Olga and Yuri opened a restaurant in Flowood. My wife loved it, and I did, too. I would have gone without her if I thought I could get away with it. Flowood decided they had an issue with Olga’s corking policy, so she told them to fuck off and moved to Jackson.
Olga’s Fine Dining was a fixture in central Mississippi for a while, with Olga running front-of-house and Yuri in the kitchen. From there, Olga took a job at the Jackson Country Club. To go from an escape from Russia to the heart of the Jackson Country Club gives you an idea of what’s still possible in Mississippi. She wasn’t born here, but she’s now a touchstone of our culture. That’s the way we roll.
Damien usually makes way too much food for these events, but the list of attendees grows every time they do it, so that may not always be the case.
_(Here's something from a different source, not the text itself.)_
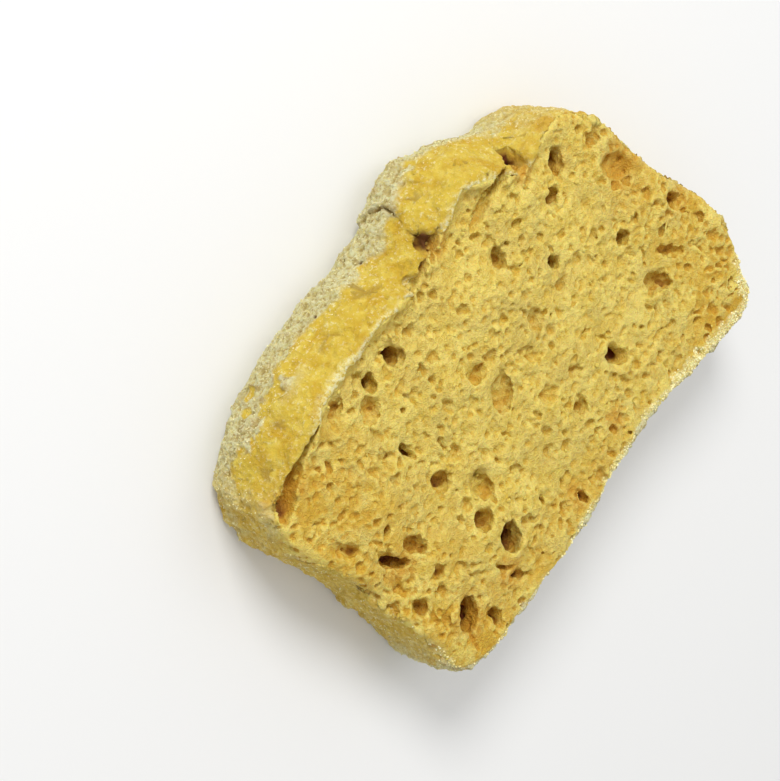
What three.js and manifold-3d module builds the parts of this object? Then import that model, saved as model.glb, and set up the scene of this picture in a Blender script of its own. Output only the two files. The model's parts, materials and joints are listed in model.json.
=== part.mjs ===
// A thick slice of rustic bread, toasted and buttered, lying on one of its two cut faces.
// +X runs to the rounded pale end, -Y to the domed top crust, +Y to the flat bottom crust,
// and +Z is up through the slice to the cut face that shows. All sizes are in millimetres.

import * as THREE from 'three';
import { mergeVertices } from 'three/addons/utils/BufferGeometryUtils.js';
import Module from 'manifold-3d';

// Driving sizes
const sliceThickness = 22; // underside to the crumb of the upper cut face
const lipRise = 1.1; // how far the curled lip of the top crust stands above the crumb
const stepsRound = 108; // points round the outline
const faceRings = 6; // rings across the crumb, from its edge to its middle
const undersideInset = 0.3; // where the underside's one inner ring lies, from its edge to its middle
const normalSpread = 4; // stations to each side over which the outline's normal is evened out
const domeNormal = { none: 0.3, full: 0.85 }; // how far the normal points to -Y where the dome starts
const domeStart = { none: -48, full: -26 }; // the dome thins out towards the far end, along X
const crumbSwell = 0.55; // height of the slow waves in the crumb

// The widest outline of the slice, seen from above, as a smooth closed curve.
// It starts at the corner of the far end and the bottom crust and goes clockwise in plan.
const outlineKnots = [
  // bottom crust, pressed in a little near its middle
  [-57.0, 42.6],
  [-36.0, 42.0],
  [-14.5, 39.0],
  [10.0, 42.0],
  [34.0, 42.4],
  [47.4, 42.2],
  // rounded pale end, with a shallow waist
  [53.0, 37.6],
  [54.2, 26.0],
  [55.8, 12.0],
  [57.6, 1.0],
  [61.0, -9.0],
  [61.4, -18.0],
  // domed top crust
  [56.0, -27.6],
  [42.5, -34.2],
  [25.0, -37.2],
  [7.0, -36.6],
  [-6.0, -40.0],
  [-14.5, -42.4],
  [-21.5, -38.8],
  [-31.6, -33.2],
  // far end
  [-43.0, -30.4],
  [-50.8, -21.0],
  [-54.4, -8.0],
  [-58.4, 3.5],
  [-63.2, 14.0],
  [-62.0, 30.0],
];

// The side in section, from the edge of the underside up to the edge of the crumb.
// Each point is how far it lies inside the widest outline, and its height.
const domeSection = [
  [4.2, 0],
  [2.3, 1.1],
  [0.8, 3.4],
  [0, 7.2],
  [0.4, 11.4],
  [1.7, 15.4],
  [3.6, 18.8],
  [5.0, sliceThickness - 0.5],
  [6.1, sliceThickness + lipRise],
  [7.3, sliceThickness + lipRise - 0.2],
  [8.2, sliceThickness - 0.4],
  [9.4, sliceThickness - 0.7],
];
const plainSection = [
  [1.9, 0],
  [0.7, 0.7],
  [0.2, 2.4],
  [0, 6.0],
  [0.1, 10.0],
  [0.3, 14.0],
  [0.8, 18.0],
  [1.3, 20.4],
  [1.9, 21.6],
  [2.9, sliceThickness],
  [4.2, sliceThickness - 0.1],
  [6.0, sliceThickness - 0.2],
];

// The largest bubbles, opened by the cut: [x, y, half length, half width, turn in degrees, depth].
// The turn is from +X towards +Y.
const openBubbles = [
  // beside the top crust
  [19.2, -22.7, 2.4, 1.9, 55, 5],
  [26.6, -23.4, 2.2, 1.5, 45, 4.5],
  [30.4, -20.0, 3.0, 2.6, 20, 1.5],
  [35.8, -26.3, 2.3, 1.9, 20, 1.6],
  [6.8, -30.2, 2.0, 1.6, 60, 3.5],
  [0.4, -34.6, 2.8, 1.7, 20, 4],
  [-28.0, -30.2, 3.1, 1.9, 60, 4.5],
  [-35.8, -22.2, 3.3, 1.5, 55, 4],
  [-30.1, -18.1, 2.4, 1.8, 20, 3],
  [-11.5, -18.6, 3.0, 1.5, 60, 2.5],
  // the middle of the crumb
  [-21.4, -7.5, 2.0, 1.6, 60, 3.5],
  [-9.5, -2.7, 3.0, 2.5, 40, 1.3],
  [6.7, 1.8, 4.4, 2.8, 50, 1.5],
  [8.3, -5.8, 2.5, 2.2, 0, 1.6],
  [30.3, -7.0, 2.5, 1.1, 88, 4],
  [28.5, 4.0, 2.6, 2.2, 0, 2.2],
  [22.3, 12.0, 3.4, 2.8, 60, 2.4],
  [27.5, 17.7, 2.6, 2.2, 50, 3],
  [-20.2, 19.6, 3.0, 2.0, 50, 4.5],
  [-6.0, 20.1, 2.0, 1.7, 0, 2],
  [-38.3, 2.6, 2.0, 1.6, 45, 3],
  [-39.4, 16.8, 4.2, 2.2, 135, 2.4],
  // along the bottom crust
  [25.3, 25.9, 3.8, 2.4, 60, 4.5],
  [43.3, 29.5, 4.4, 2.2, 48, 5],
  [38.9, 35.2, 2.5, 1.4, 130, 3],
  // beside the two ends
  [-47.1, -9.7, 5.4, 3.4, 125, 2.6],
  [-54.0, 6.8, 2.6, 1.9, 120, 2],
  [47.6, 6.6, 4.0, 1.5, 110, 3.4],
  [42.1, 7.9, 3.0, 2.1, 110, 1.8],
  [49.8, 18.6, 2.2, 1.7, 60, 2.4],
];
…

I watched the crowd go through the line. People kept asking if I needed help making a plate. It takes people a while to understand that, for the most part, I like to watch life happen—and when I watch life happen, I’m writing.
Once everyone else had been served, I made a plate piled high with pork belly, fried rice, fried noodles, vegetables, and shrimp—all the flavors of Japan mixed with all the flavors of Mississippi. Songs from Stevie Wonder’s “Songs in the Key of Life” album played on the speaker.
It’s a little weird thinking that I’ll probably never be drunk again. I’m really not supposed to. When it comes down to it, I probably spent more than my share of drunken nights years ago. If I never do that again, I won’t feel cheated. I’ve been there, and I honestly remember much of it.
It’s important to stay a part of the world. There was a time when I didn’t think so. Life only happens when you are in the act of transmitting culture from one person to another. Everything else is just heartbeats and breathing. I’ll never have a drink with Rowan or Brum again. Neither Spud nor Keogh will get me drunk again. That’s ok. I’ll have my one drink and remember other days while the new days grow and percolate on the giant paella pan of life in Mississippi.